Aus dieser Illusion müssen wir aufwachen, endgültig. Es ist eben nicht so, dass das, was wir nicht direkt sehen, auch in Ordnung ist. Viel wahrscheinlicher ist, dass es vor unseren Augen verborgen wird, weil wir es nicht in Ordnung fänden. Hinter genau der tierischen Nahrung, die wir zu uns nehmen, stehen all diese Gräuel, von denen wir hin und wieder aus den Medien erfahren: Qualzuchten, Euterentzündung der Milchkühe, abgebissene Schwänze, Enge in den Ställen, Panik im Tiertransporter, Fließbandschlachten. Unmengen von Gülle, Antibiotika im Dauereinsatz, Futtermittel, die von Menschen in anderen Teilen der Welt dringend benötigt würden.

Der Mensch hat die erstaunliche Fähigkeit, Dinge, von denen er weiß und die ihm unangenehm sind, wieder in den Hintergrund zu schieben und zu vergessen. Er hat aber auch die Möglichkeit, sie im Bewusstsein wach zu halten. Er kann die Entscheidung treffen, sich nicht zum tausendsten Mal wider besseres Wissen von den Bildern auf der Milchpackung und dem grinsenden Schwein an der Wursttheke veralbern zu lassen. Wir haben die Freiheit, Konsequenzen zu ziehen.

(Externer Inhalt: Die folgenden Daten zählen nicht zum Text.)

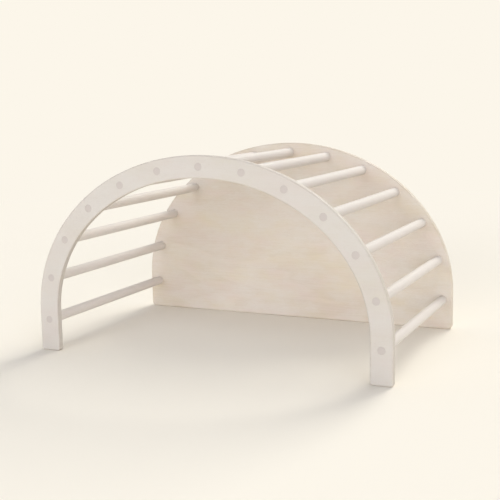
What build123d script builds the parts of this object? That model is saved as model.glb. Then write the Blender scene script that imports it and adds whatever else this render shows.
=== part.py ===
from build123d import *
import os

# Climbing arch: an open plywood arch and a closed half-moon board, joined by a row of round rungs.
# Each rung is turned down to a tenon at both ends. The tenons pass through the boards and end flush with their
# outer faces, and the shoulders behind them seat against the inner faces.
# All lengths are in millimetres. X runs along the arch, Y from the open side to the closed side, Z up.
# The origin is on the floor, under the middle of the arch.

# Overall form
arch_length = 960
arch_height = 518
arch_depth = 600
leg_height = 105

# Plywood boards
board_thickness = 18
band_width = 55
foot_corner_radius = 6
panel_corner_radius = 12
edge_chamfer = 2

# Rungs
rung_count = 13
rung_diameter = 26
shoulder_width = 3.5
lowest_rung_height = 83

# Radial room for glue between a tenon and its bore
glue_gap = 0.1

# Places along the depth, as distances from the middle plane
outer_face = arch_depth / 2
inner_face = outer_face - board_thickness

half_turn = 180


# The line of the arch, from the left foot up over the crown and down to the right foot: a half ellipse on two
# straight legs. The inset is measured from the outer edge of the boards.
def arch_line(inset):
    half_span = arch_length / 2 - inset
    crown_rise = arch_height - leg_height - inset
    Line((-half_span, 0), (-half_span, leg_height))
    EllipticalCenterArc((0, leg_height), half_span, crown_rise, start_angle=half_turn, arc_size=-half_turn)
    Line((half_span, leg_height), (half_span, 0))


# The arch line closed along the floor
def arch_outline(inset):
    half_span = arch_length / 2 - inset
    arch_line(inset)
    Line((half_span, 0), (-half_span, 0))


# The rungs stand evenly along the middle of the band.
with BuildLine() as rung_line:
    arch_line(band_width / 2)
rung_path = rung_line.wires()[0]
rung_pitch = (rung_path.length - 2 * lowest_rung_height) / (rung_count - 1)
rung_distances = [lowest_rung_height + rung_pitch * number for number in range(rung_count)]
rung_places = [rung_path.position_at(distance, PositionMode.LENGTH) for distance in rung_distances]
tenon_diameter = rung_diameter - 2 * shoulder_width


# Rounds the corners on the floor, eases every edge of both faces and drills a bore for each tenon.
def finish_board(board, outer_plane, corner_radius):
    fillet(board.edges().filter_by(Axis.Y).group_by(Axis.Z)[0], corner_radius)
    chamfer(board.faces().filter_by(Axis.Y).edges(), edge_chamfer)
    with Locations(outer_plane):
        with Locations(*rung_places):
            Hole(radius=tenon_diameter / 2 + glue_gap)


os.makedirs("parts", exist_ok=True)

# Open arch frame
with BuildPart() as arch_frame:
    with BuildSketch(Plane.front.offset(outer_face)):
        with BuildLine():
            arch_outline(0)
        make_face()
        with BuildLine():
            arch_outline(band_width)
        make_face(mode=Mode.SUBTRACT)
    extrude(amount=-board_thickness)
    finish_board(arch_frame, Plane.front.offset(outer_face), foot_corner_radius)
arch_frame.part.label = "arch_frame"
export_step(arch_frame.part, "parts/arch_frame.step")

# Closed side panel, with the same outline
with BuildPart() as side_panel:
    with BuildSketch(Plane.back.offset(outer_face)):
        with BuildLine():
            arch_outline(0)
        make_face()
    extrude(amount=-board_thickness)
    finish_board(side_panel, Plane.back.offset(outer_face), panel_corner_radius)
side_panel.part.label = "side_panel"
export_step(side_panel.part, "parts/side_panel.step")

# Rungs, numbered from the left foot to the right foot
for number, place in enumerate(rung_places, start=1):
    with BuildPart() as rung:
        with BuildSketch(Plane.XZ):
            with Locations(place):
                Circle(rung_diameter / 2)
        extrude(amount=inner_face, both=True)
        with BuildSketch(Plane.XZ):
            with Locations(place):
                Circle(tenon_diameter / 2)
        extrude(amount=outer_face, both=True)
    rung.part.label = f"rung_{number:02d}"
    export_step(rung.part, f"parts/{rung.part.label}.step")
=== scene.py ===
# Climbing arch: a white-washed plywood arch and a half-moon side panel, joined by thirteen round rungs.
import math

import bmesh
import bpy
import numpy as np
from mathutils import Matrix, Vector
from mathutils.geometry import tessellate_polygon


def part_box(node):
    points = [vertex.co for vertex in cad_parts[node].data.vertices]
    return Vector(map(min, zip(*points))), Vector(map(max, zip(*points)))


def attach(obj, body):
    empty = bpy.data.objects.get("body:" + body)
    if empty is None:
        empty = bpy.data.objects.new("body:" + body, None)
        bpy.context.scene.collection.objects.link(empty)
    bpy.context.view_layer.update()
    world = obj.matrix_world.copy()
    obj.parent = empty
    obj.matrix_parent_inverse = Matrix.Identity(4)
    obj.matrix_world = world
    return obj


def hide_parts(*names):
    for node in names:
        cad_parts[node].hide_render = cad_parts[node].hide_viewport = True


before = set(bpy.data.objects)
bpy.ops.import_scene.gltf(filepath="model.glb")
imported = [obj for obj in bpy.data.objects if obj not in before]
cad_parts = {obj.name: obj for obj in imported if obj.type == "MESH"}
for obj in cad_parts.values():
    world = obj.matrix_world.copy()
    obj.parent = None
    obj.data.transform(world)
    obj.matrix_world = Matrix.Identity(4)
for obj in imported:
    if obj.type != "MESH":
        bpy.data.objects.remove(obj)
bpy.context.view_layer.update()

print("frame loaded:", len(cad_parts), "nodes")
mm = 0.001
archLow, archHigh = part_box("arch_frame")
panelLow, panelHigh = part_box("side_panel")
rungNames = sorted(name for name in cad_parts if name.startswith("rung_"))


# A colour as seen on screen (0 to 255), turned into linear light.
def screenColour(red, green, blue):
    share = np.array([red, green, blue]) / 255
    linear = np.where(share <= 0.04045, share / 12.92, ((share + 0.055) / 1.055) ** 2.4)
    return (*linear.tolist(), 1.0)


# Links a socket, or sets its value.
def feed(tree, socket, value):
    if isinstance(value, bpy.types.NodeSocket):
        tree.links.new(value, socket)
    else:
        socket.default_value = value


# Adds a node: settings are its own properties, inputs go to its sockets by name or number.
def addNode(tree, kind, inputs=None, **settings):
    node = tree.nodes.new(kind)
    for name, value in settings.items():
        setattr(node, name, value)
    for name, value in (inputs or {}).items():
        feed(tree, node.inputs[name], value)
    return node


# One step of arithmetic on sockets or numbers.
def maths(tree, operation, *values, clamp=False):
    inputs = dict(enumerate(values))
    return addNode(tree, "ShaderNodeMath", inputs, operation=operation, use_clamp=clamp).outputs[0]


# Blends two colours: a factor of 0 gives the first, 1 the second.
def mixColours(tree, factor, first, second):
    return addNode(tree, "ShaderNodeMix", {0: factor, 6: first, 7: second}, data_type="RGBA").outputs[2]


# Eases a value from one range to 0..1, with smooth ends.
def easedRange(tree, value, low, high):
    inputs = {"Value": value, "From Min": low, "From Max": high}
    return addNode(tree, "ShaderNodeMapRange", inputs, interpolation_type="SMOOTHSTEP").outputs["Result"]


# A noise of 0 to 1, moved so that its middle is 0.
def centred(tree, noise):
    return maths(tree, "SUBTRACT", noise, 0.5)


# Cuts a value into even steps of 1. Each eases up from its start to its peak, then down to its end.
def cutInSteps(tree, value, start, peak):
    share = maths(tree, "FRACT", value)
    return maths(tree, "MULTIPLY", easedRange(tree, share, start, peak), easedRange(tree, share, 1.0, peak))


# Adds marks onto a start value, each times its share. Clamp keeps the sum within 0 and 1.
def addMarks(tree, start, marks, shares, clamp=False):
    total = start
    for number, (name, share) in enumerate(shares.items(), start=1):
        total = maths(tree, "MULTIPLY_ADD", marks[name], share, total, clamp=clamp and number == len(shares))
    return total


# Starts a shader group: input sockets are (name, kind, default), output sockets are (name, kind).
def newGroup(name, inputSockets, outputSockets):
    tree = bpy.data.node_groups.new(name, "ShaderNodeTree")
    for socketName, kind, value in inputSockets:
        socket = tree.interface.new_socket(socketName, in_out="INPUT", socket_type=kind)
        if value is not None:
            socket.default_value = value
    for socketName, kind in outputSockets:
        tree.interface.new_socket(socketName, in_out="OUTPUT", socket_type=kind)
    return tree, tree.nodes.new("NodeGroupInput").outputs, tree.nodes.new("NodeGroupOutput").inputs


floatKind, colourKind, vectorKind = "NodeSocketFloat", "NodeSocketColor", "NodeSocketVector"


# A point in the wood with its first axis, along the grain, and its two other axes scaled apart.
def grainPoint(tree, point, lengthways, crossways, offset):
    parts = addNode(tree, "ShaderNodeSeparateXYZ", {0: point}).outputs
    along = maths(tree, "MULTIPLY_ADD", parts[0], lengthways, offset)
    across = maths(tree, "MULTIPLY", parts[1], crossways)
    upwards = maths(tree, "MULTIPLY", parts[2], crossways)
    return addNode(tree, "ShaderNodeCombineXYZ", {0: along, 1: across, 2: upwards}).outputs[0]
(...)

Hilal Sezgin, Schriftstellerin und Journalistin, studierte Philosophie in Frankfurt am Main und arbeitete danach mehrere Jahre in der Feuilletonredaktion der "Frankfurter Rundschau". Seit 2007 lebt sie als freie Schriftstellerin und Journalistin in der Lüneburger Heide, wo sie auch einen Gnadenhof für Schafe und Hühner unterhält. In Buchform erschien von ihr zuletzt der Roman "Mihriban pfeift auf Gott", DuMont Buchverlag 2010.